Looking at the analogy of turning a hunk of dirt into a usable vessel takes a few steps. Turning people into usable vessels for God is also a few step process.
God loves to mold us, trim us, shape and fashion us and then if He does not like it, He throws us back onto the pottery wheel and spins us around some more. When He is satisfied with the “look” He then works on the inside – the chemical makeup of the clay or person.
God is never satisfied with a hunk of clay – only the end result. We as people balk and complain when life “hurts”, what if instead we wanted to be the best piece of “porcelain” in the pottery shed?
People, like clay come in different forms and textures. Some of us respond to molding and shaping better than others. All of us are porous, that is we take in from our surroundings and all of us are breakable. God knows that adding heat to our weakened dirt frame strengthens us, changes us.
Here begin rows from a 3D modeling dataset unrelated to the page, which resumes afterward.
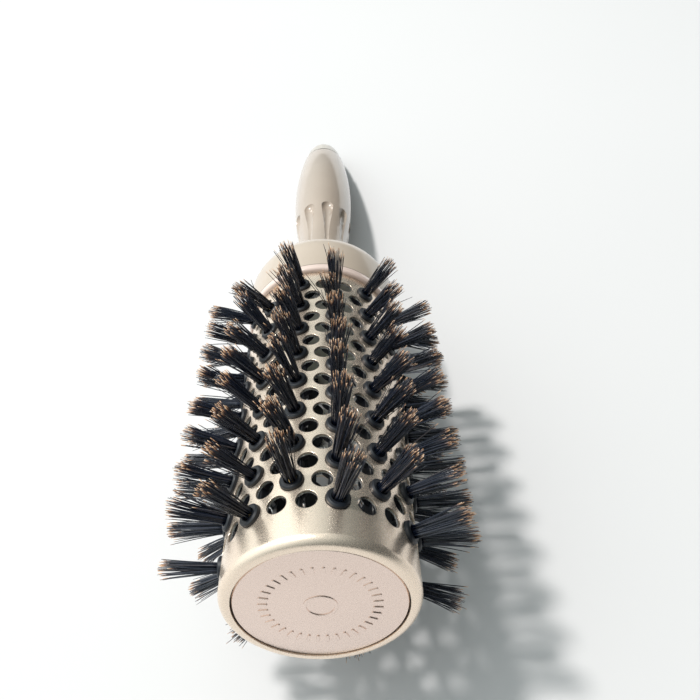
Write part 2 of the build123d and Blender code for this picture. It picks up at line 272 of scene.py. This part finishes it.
def brushed_metal(name, light, dark, roughness):
    """Bare metal with fine scratches drawn out along the handle."""
    material, tree, links = new_material(name)
    shader = tree["Principled BSDF"]
    set_sockets(shader, metallic=1.0, anisotropic=0.35)
    scratch = object_noise(tree, links, 900, 4.0, 0.65, SCRATCH_STRETCH)
    tone = ramp(tree, [(0.25, dark), (0.75, light)])
    links.new(scratch.outputs["Fac"], tone.inputs["Fac"])
    links.new(tone.outputs["Color"], shader.inputs["Base Color"])
    spread_value(tree, links, scratch.outputs["Fac"], roughness - 0.06, roughness + 0.1,
                 shader.inputs["Roughness"])
    bump(tree, links, scratch.outputs["Fac"], shader, 0.1, 0.02 * MM)
    return material


def bristle_material():
    """Blue-black fibre with copper ends; the tip and shade attributes run per strand."""
    material, tree, links = new_material("bristle_fibre")
    shader = tree["Principled BSDF"]
    set_sockets(shader, specular_ior_level=0.9)
    tip = tree.new("ShaderNodeAttribute")
    tip.attribute_name = "tip"
    shade = tree.new("ShaderNodeAttribute")
    shade.attribute_name = "shade"
    body = ramp(tree, [
        (0.0, (0.004, 0.007, 0.016)),
        (0.6, (0.007, 0.012, 0.028)),
        (0.85, (0.014, 0.022, 0.044)),
        (1.0, (0.036, 0.026, 0.026)),
    ])
    links.new(shade.outputs["Fac"], body.inputs["Fac"])
    ends = ramp(tree, [
        (0.0, (0.020, 0.012, 0.010)),
        (0.3, (0.16, 0.07, 0.035)),
        (0.6, (0.62, 0.36, 0.20)),
        (1.0, (0.98, 0.78, 0.58)),
    ])
    links.new(tip.outputs["Fac"], ends.inputs["Fac"])
    share = add_node(tree, "ShaderNodeMapRange")
    share.inputs["From Max"].default_value = 0.3
    links.new(tip.outputs["Fac"], share.inputs["Value"])
    mix = tree.new("ShaderNodeMix")
    mix.data_type = "RGBA"
    links.new(share.outputs["Result"], mix.inputs["Factor"])
    links.new(body.outputs["Color"], mix.inputs["A"])
    links.new(ends.outputs["Color"], mix.inputs["B"])
    links.new(mix.outputs["Result"], shader.inputs["Base Color"])
    spread_value(tree, links, shade.outputs["Fac"], 0.16, 0.38, shader.inputs["Roughness"])
    return material


def floor_material():
    """Matt card with a very slow drift in tone."""
    material, tree, links = new_material("floor_card")
    shader = tree["Principled BSDF"]
    drift = object_noise(tree, links, 3, 2.0)
    tone = ramp(tree, [(0.2, (0.595, 0.590, 0.597)), (0.8, (0.622, 0.618, 0.624))])
    links.new(drift.outputs["Fac"], tone.inputs["Fac"])
    links.new(tone.outputs["Color"], shader.inputs["Base Color"])
    shader.inputs["Roughness"].default_value = 0.85
    return material


def paint(node, material):
    """Gives a carried-over CAD node one finished material."""
    slots = nodes[node].data.materials
    slots.clear()
    slots.append(material)


# ---------------------------------------------------------------- camera
# Position and aim in brush coordinates: right, top, and forward of the foremost hole ring.
CAMERA_OFFSET = (18.50 * MM, 135.13 * MM, 99.14 * MM)
CAMERA_FORWARD = (-0.0585, -0.5943, -0.8021)
CAMERA_DOWN = (-0.1019, -0.7958, 0.5970)
CAMERA_SENSOR = 36.0
CAMERA_LENS = 36.926
CAMERA_SHIFT = (0.01614, -0.01457)
CAMERA_CLIP = (0.005, 20.0)


def brush_vector(right, top, front):
    """Vector from its three brush coordinates, the last one towards the front."""
    return RIGHT * right + TOP * top - AFT * front


def add_camera():
    camera = bpy.data.cameras.new("camera")
    camera.sensor_width = CAMERA_SENSOR
    camera.lens = CAMERA_LENS
    camera.shift_x, camera.shift_y = CAMERA_SHIFT
    camera.clip_start, camera.clip_end = CAMERA_CLIP
    eye = bpy.data.objects.new("camera", camera)
    scene.collection.objects.link(eye)
    forward = brush_vector(*CAMERA_FORWARD).normalized()
    up = -brush_vector(*CAMERA_DOWN)
    side = forward.cross(up).normalized()
    up = side.cross(forward)
    turn = Matrix((side, up, -forward)).transposed().to_4x4()
    spot = FACE + AFT * FIRST_STATION + brush_vector(*CAMERA_OFFSET)
    eye.matrix_world = Matrix.Translation(spot) @ turn
    scene.camera = eye


add_camera()

# ---------------------------------------------------------------- bristles
STRANDS = 64
STRAND_R = (0.085 * MM, 0.145 * MM)
STRAND_SIDES = 4
STEPS = (0.0, 0.18, 0.38, 0.58, 0.76, 0.9, 1.0)   # along a strand, from its root to its tip
TAPER_START = 0.7            # where along a strand it begins to thin
STRAND_TAPER = 0.6
PALE_START = 0.88            # where along a strand its copper end begins
PALE_SHARE = 0.66
PALE_RANGE = (0.4, 1.0)
ROOT_DEPTH = 1.2 * MM        # roots start this far inside the boss
ROOT_FILL = 0.86             # of the socket's radius
OPENING_POWER = 1.3          # a tuft opens slowly at first, then faster
TUFT_FAN = 2.45 * MM
TUFT_LEAN = 0.85 * MM
STRAND_LEAN = 0.36 * MM
STRAND_BOW = 0.15 * MM
STRAY_SHARE = 0.06
STRAY_REACH = 1.7            # a stray strand stands out this many times further
TOP_RISE = 0.6 * MM          # the middle strands stand above the CAD tuft
TOP_CROWN = 1.3 * MM         # and the outer ones end this much lower
LENGTH_SPREAD = 0.9 * MM
FLOOR_GAP = 0.15 * MM
REAR_LEAN = {0: -2.2 * MM, 13: -1.2 * MM, 1: -0.4 * MM}   # rows that lean sideways, most at the rear
OFF_STRAND = (0.31, 0.52, 0.79)   # a direction that no strand runs along


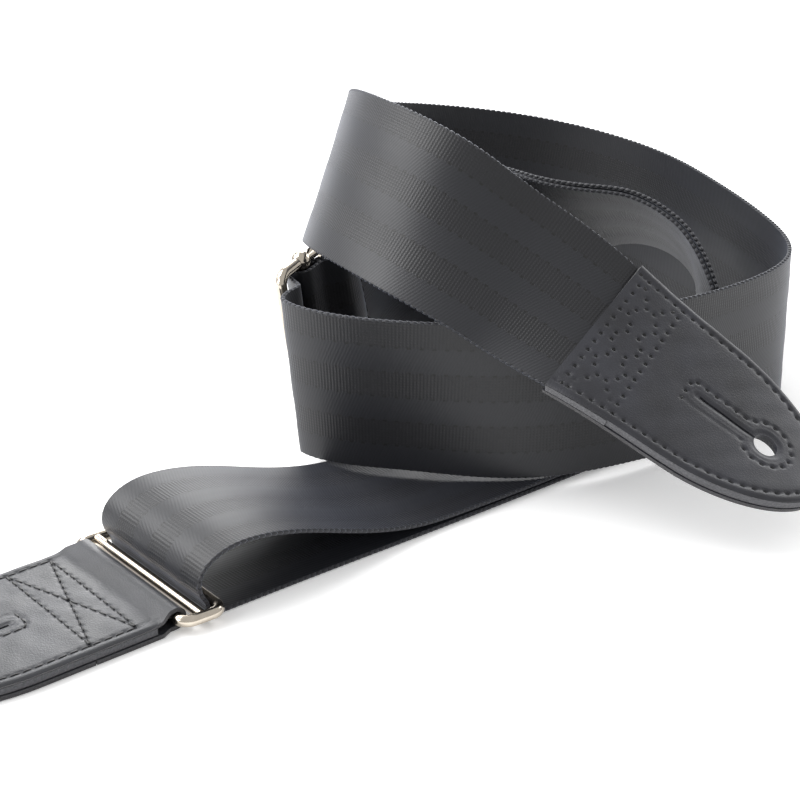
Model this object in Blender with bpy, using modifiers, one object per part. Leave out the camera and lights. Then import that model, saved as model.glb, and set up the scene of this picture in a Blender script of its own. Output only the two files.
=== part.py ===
"""Guitar strap lying loosely coiled: webbing 49 mm wide, a leather end on each side, a slider, a ring.

The webbing is one length of seat-belt webbing. It leaves the front leather end, arches back, runs once
round the coil standing on its edge, goes through the wire slider, turns under the coil and lies flat to
the rear ring. From there it comes back over itself, wraps the slider's centre bar and is sewn down.
+Z is up, the flat run lies along X, and the origin is on the floor under the middle of the strap.
"""

import math

import bmesh
import bpy
import numpy as np
from mathutils import Vector

MM = 0.001

# Driving dimensions, in millimetres.
WEBBING_WIDTH = 49.0
WEBBING_THICKNESS = 1.3
LEATHER_THICKNESS = 1.2
GAP = 0.3
SECTION_STEP = 4.5
FINE_STEP = 1.5

TAB_LENGTH = 79.0
TAB_HALF_WIDTH = 25.5
TAB_ROUND_START = 40.0
HOLE_FROM_BASE = 58.5
HOLE_RADIUS = 4.5
SLIT_START = 35.0
SLIT_WIDTH = 1.4
WEBBING_IN_TAB = 18.0
TAB_GAP = 0.6
REAR_FLAP = 24.0
THREAD_RADIUS = 0.35
SEAM_INSET = 4.0

SLIDER_WIRE_RADIUS = 1.8
SLIDER_BAR_OFFSET = 12.0
SLIDER_HALF_LENGTH = 27.0
SLIDER_CORNER = 3.4
CENTRE_BAR_RADIUS = 1.6
CENTRE_BAR_BALL = 3.3
WIRE_JOINT_AT = -8.0
TILT_ROOM = 1.7
WEAVE_REACH = 26.0
TAIL_LENGTH = 27.0
SEAM_FROM_BAR = 22.0

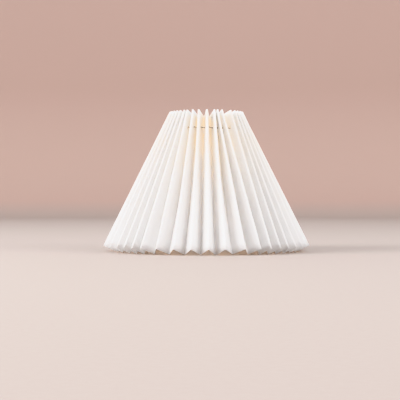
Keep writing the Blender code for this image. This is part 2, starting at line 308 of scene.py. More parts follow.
def settle(
    piece: bpy.types.Object, body: Body, slot: Slot, finish: bpy.types.Material, *nodes: str
) -> None:
    """Gives a piece its finish and its body, and hides the solids that it stands for.

    Args:
        piece: The piece.
        body: The body that it rides on.
        slot: Not used.
        finish: Its material.
        *nodes: The solids that it stands for, if any.
    """
    piece.data.materials.clear()
    piece.data.materials.append(finish)
    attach(piece, body.value)
    if nodes:
        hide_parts(*nodes)
    points, stood_for = len(piece.data.vertices), ", ".join(nodes) or "nothing"
    LOG.info("%s: %d points, stands for %s", piece.name, points, stood_for)


def box_of(node: str) -> tuple[np.ndarray, np.ndarray]:
    """A solid's lowest and highest corners."""
    low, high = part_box(node)
    return np.array(low), np.array(high)


class Graph:
    """A material's nodes, with a short way to add and link them."""

    def __init__(self, name: str) -> None:
        """Starts an empty material.

        Args:
            name: The material's name.
        """
        self.material = bpy.data.materials.new(name)
        self.material.use_nodes = True
        self.nodes = self.material.node_tree.nodes
        self.links = self.material.node_tree.links
        self.nodes.clear()

    def add(self, kind: str, inputs: dict | None = None, **settings: object) -> bpy.types.Node:
        """Adds a node.

        Args:
            kind: Its type, without the leading "ShaderNode".
            inputs: Values or other nodes' outputs, by the input's name or number.
            **settings: Properties of the node itself.

        Returns:
            The node.
        """
        made = self.nodes.new("ShaderNode" + kind)
        for key, value in settings.items():
            setattr(made, key, value)
        for key, value in (inputs or {}).items():
            if isinstance(value, bpy.types.NodeSocket):
                self.links.new(value, made.inputs[key])
            else:
                made.inputs[key].default_value = value
        return made

    def math(self, operation: str, *values: object) -> bpy.types.NodeSocket:
        """One step of arithmetic on sockets or numbers."""
        return self.add("Math", dict(enumerate(values)), operation=operation).outputs[0]

    def noise(
        self, place: bpy.types.NodeSocket, scale: float, detail: float = 2.0
    ) -> bpy.types.NodeSocket:
        """Noise between 0 and 1, at so many features to a metre."""
        inputs = {"Vector": place, "Scale": scale, "Detail": detail}
        return self.add("TexNoise", inputs).outputs[0]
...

The light bulb moment for me came when I realized that the “heating, hot spots” and the “stretching” in my life are being used to drastically change me from the inside out into something beautiful and strong. From a people stand point standing in the fire is too much pain, too much heat, from the potters perspective, the beauty of the object is just being realized and brought forth because of the heat. He gazes at the object in the fire, His affection grows even deeper, He is the Creator and He is making a masterpiece.